(Records from a collection)
------------------------------------------------

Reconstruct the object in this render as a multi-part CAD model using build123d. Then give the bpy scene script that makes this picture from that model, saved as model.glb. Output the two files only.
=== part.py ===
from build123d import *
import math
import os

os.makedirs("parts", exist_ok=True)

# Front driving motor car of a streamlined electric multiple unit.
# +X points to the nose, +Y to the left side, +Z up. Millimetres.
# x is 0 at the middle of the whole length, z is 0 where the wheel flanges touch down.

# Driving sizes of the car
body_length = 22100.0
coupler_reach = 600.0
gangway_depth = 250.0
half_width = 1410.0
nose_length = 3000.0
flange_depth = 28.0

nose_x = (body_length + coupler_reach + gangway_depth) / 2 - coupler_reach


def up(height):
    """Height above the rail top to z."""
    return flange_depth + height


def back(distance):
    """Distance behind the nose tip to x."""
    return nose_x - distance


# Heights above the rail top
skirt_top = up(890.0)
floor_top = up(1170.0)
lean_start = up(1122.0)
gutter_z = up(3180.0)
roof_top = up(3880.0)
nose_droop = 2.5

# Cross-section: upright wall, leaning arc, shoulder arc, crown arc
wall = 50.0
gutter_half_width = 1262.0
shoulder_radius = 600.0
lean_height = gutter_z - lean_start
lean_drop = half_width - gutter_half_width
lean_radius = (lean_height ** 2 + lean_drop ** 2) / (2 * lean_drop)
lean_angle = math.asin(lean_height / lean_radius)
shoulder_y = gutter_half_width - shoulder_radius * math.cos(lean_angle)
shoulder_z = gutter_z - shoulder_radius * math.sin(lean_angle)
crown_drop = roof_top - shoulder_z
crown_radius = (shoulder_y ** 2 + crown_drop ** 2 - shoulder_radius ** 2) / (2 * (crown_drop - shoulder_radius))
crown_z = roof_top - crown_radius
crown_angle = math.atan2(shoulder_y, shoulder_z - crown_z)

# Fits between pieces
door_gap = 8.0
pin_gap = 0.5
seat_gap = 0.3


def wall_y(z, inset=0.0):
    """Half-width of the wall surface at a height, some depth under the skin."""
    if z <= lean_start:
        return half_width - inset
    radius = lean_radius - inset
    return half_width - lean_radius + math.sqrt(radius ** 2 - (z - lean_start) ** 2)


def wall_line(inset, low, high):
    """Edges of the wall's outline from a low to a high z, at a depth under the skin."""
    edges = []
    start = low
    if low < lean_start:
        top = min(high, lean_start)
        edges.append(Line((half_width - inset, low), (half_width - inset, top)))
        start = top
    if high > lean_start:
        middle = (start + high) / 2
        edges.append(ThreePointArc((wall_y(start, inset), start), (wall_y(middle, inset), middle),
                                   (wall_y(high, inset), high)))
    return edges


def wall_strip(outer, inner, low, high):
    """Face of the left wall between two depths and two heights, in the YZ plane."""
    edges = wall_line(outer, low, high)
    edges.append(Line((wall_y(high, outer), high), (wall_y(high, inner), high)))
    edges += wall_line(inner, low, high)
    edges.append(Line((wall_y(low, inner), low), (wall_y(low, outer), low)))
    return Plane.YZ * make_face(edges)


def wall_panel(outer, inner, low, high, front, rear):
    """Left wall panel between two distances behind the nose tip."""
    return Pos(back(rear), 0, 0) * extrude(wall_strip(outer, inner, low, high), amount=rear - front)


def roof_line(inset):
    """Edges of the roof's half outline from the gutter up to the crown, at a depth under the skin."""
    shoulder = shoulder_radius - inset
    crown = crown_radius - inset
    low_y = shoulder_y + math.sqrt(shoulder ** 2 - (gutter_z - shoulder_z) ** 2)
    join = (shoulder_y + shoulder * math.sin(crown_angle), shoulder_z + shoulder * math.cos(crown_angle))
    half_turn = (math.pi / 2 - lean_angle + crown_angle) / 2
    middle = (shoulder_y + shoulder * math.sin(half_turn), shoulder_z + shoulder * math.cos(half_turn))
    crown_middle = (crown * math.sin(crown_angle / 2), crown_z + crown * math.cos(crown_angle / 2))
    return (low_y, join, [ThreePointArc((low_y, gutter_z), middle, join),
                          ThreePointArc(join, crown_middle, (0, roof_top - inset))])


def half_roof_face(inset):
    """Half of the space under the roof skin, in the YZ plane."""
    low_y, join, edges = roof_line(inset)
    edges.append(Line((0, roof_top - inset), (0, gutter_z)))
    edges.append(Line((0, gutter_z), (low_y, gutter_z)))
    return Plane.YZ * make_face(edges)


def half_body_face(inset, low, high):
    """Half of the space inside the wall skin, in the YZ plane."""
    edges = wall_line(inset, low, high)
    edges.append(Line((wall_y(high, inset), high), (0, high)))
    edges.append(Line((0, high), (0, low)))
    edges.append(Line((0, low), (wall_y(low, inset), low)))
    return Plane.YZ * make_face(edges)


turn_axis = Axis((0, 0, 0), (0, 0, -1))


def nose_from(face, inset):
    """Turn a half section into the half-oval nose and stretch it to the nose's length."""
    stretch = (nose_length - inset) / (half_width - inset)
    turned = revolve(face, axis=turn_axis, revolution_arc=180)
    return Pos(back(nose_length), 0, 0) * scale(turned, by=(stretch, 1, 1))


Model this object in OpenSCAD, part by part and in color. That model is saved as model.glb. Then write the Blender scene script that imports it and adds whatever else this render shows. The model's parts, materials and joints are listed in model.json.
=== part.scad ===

------------------------------------------------

◆ Direction ◆
Each line in the material above must be retyped without alteration.

◆ Exercise response ◆
Reconstruct the object in this render as a multi-part CAD model using build123d. Then give the bpy scene script that makes this picture from that model, saved as model.glb. Output the two files only.
=== part.py ===
from build123d import *
import math
import os

os.makedirs("parts", exist_ok=True)

# Front driving motor car of a streamlined electric multiple unit.
# +X points to the nose, +Y to the left side, +Z up. Millimetres.
# x is 0 at the middle of the whole length, z is 0 where the wheel flanges touch down.

# Driving sizes of the car
body_length = 22100.0
coupler_reach = 600.0
gangway_depth = 250.0
half_width = 1410.0
nose_length = 3000.0
flange_depth = 28.0

nose_x = (body_length + coupler_reach + gangway_depth) / 2 - coupler_reach


def up(height):
    """Height above the rail top to z."""
    return flange_depth + height


def back(distance):
    """Distance behind the nose tip to x."""
    return nose_x - distance


# Heights above the rail top
skirt_top = up(890.0)
floor_top = up(1170.0)
lean_start = up(1122.0)
gutter_z = up(3180.0)
roof_top = up(3880.0)
nose_droop = 2.5

# Cross-section: upright wall, leaning arc, shoulder arc, crown arc
wall = 50.0
gutter_half_width = 1262.0
shoulder_radius = 600.0
lean_height = gutter_z - lean_start
lean_drop = half_width - gutter_half_width
lean_radius = (lean_height ** 2 + lean_drop ** 2) / (2 * lean_drop)
lean_angle = math.asin(lean_height / lean_radius)
shoulder_y = gutter_half_width - shoulder_radius * math.cos(lean_angle)
shoulder_z = gutter_z - shoulder_radius * math.sin(lean_angle)
crown_drop = roof_top - shoulder_z
crown_radius = (shoulder_y ** 2 + crown_drop ** 2 - shoulder_radius ** 2) / (2 * (crown_drop - shoulder_radius))
crown_z = roof_top - crown_radius
crown_angle = math.atan2(shoulder_y, shoulder_z - crown_z)

# Fits between pieces
door_gap = 8.0
pin_gap = 0.5
seat_gap = 0.3


def wall_y(z, inset=0.0):
    """Half-width of the wall surface at a height, some depth under the skin."""
    if z <= lean_start:
        return half_width - inset
    radius = lean_radius - inset
    return half_width - lean_radius + math.sqrt(radius ** 2 - (z - lean_start) ** 2)


def wall_line(inset, low, high):
    """Edges of the wall's outline from a low to a high z, at a depth under the skin."""
    edges = []
    start = low
    if low < lean_start:
        top = min(high, lean_start)
        edges.append(Line((half_width - inset, low), (half_width - inset, top)))
        start = top
    if high > lean_start:
        middle = (start + high) / 2
        edges.append(ThreePointArc((wall_y(start, inset), start), (wall_y(middle, inset), middle),
                                   (wall_y(high, inset), high)))
    return edges


def wall_strip(outer, inner, low, high):
    """Face of the left wall between two depths and two heights, in the YZ plane."""
    edges = wall_line(outer, low, high)
    edges.append(Line((wall_y(high, outer), high), (wall_y(high, inner), high)))
    edges += wall_line(inner, low, high)
    edges.append(Line((wall_y(low, inner), low), (wall_y(low, outer), low)))
    return Plane.YZ * make_face(edges)


def wall_panel(outer, inner, low, high, front, rear):
    """Left wall panel between two distances behind the nose tip."""
    return Pos(back(rear), 0, 0) * extrude(wall_strip(outer, inner, low, high), amount=rear - front)


def roof_line(inset):
    """Edges of the roof's half outline from the gutter up to the crown, at a depth under the skin."""
    shoulder = shoulder_radius - inset
    crown = crown_radius - inset
    low_y = shoulder_y + math.sqrt(shoulder ** 2 - (gutter_z - shoulder_z) ** 2)
    join = (shoulder_y + shoulder * math.sin(crown_angle), shoulder_z + shoulder * math.cos(crown_angle))
    half_turn = (math.pi / 2 - lean_angle + crown_angle) / 2
    middle = (shoulder_y + shoulder * math.sin(half_turn), shoulder_z + shoulder * math.cos(half_turn))
    crown_middle = (crown * math.sin(crown_angle / 2), crown_z + crown * math.cos(crown_angle / 2))
    return (low_y, join, [ThreePointArc((low_y, gutter_z), middle, join),
                          ThreePointArc(join, crown_middle, (0, roof_top - inset))])


def half_roof_face(inset):
    """Half of the space under the roof skin, in the YZ plane."""
    low_y, join, edges = roof_line(inset)
    edges.append(Line((0, roof_top - inset), (0, gutter_z)))
    edges.append(Line((0, gutter_z), (low_y, gutter_z)))
    return Plane.YZ * make_face(edges)


def half_body_face(inset, low, high):
    """Half of the space inside the wall skin, in the YZ plane."""
    edges = wall_line(inset, low, high)
    edges.append(Line((wall_y(high, inset), high), (0, high)))
    edges.append(Line((0, high), (0, low)))
    edges.append(Line((0, low), (wall_y(low, inset), low)))
    return Plane.YZ * make_face(edges)


turn_axis = Axis((0, 0, 0), (0, 0, -1))


def nose_from(face, inset):
    """Turn a half section into the half-oval nose and stretch it to the nose's length."""
    stretch = (nose_length - inset) / (half_width - inset)
    turned = revolve(face, axis=turn_axis, revolution_arc=180)
    return Pos(back(nose_length), 0, 0) * scale(turned, by=(stretch, 1, 1))


Model this object in OpenSCAD, part by part and in color. That model is saved as model.glb. Then write the Blender scene script that imports it and adds whatever else this render shows. The model's parts, materials and joints are listed in model.json.
=== part.scad ===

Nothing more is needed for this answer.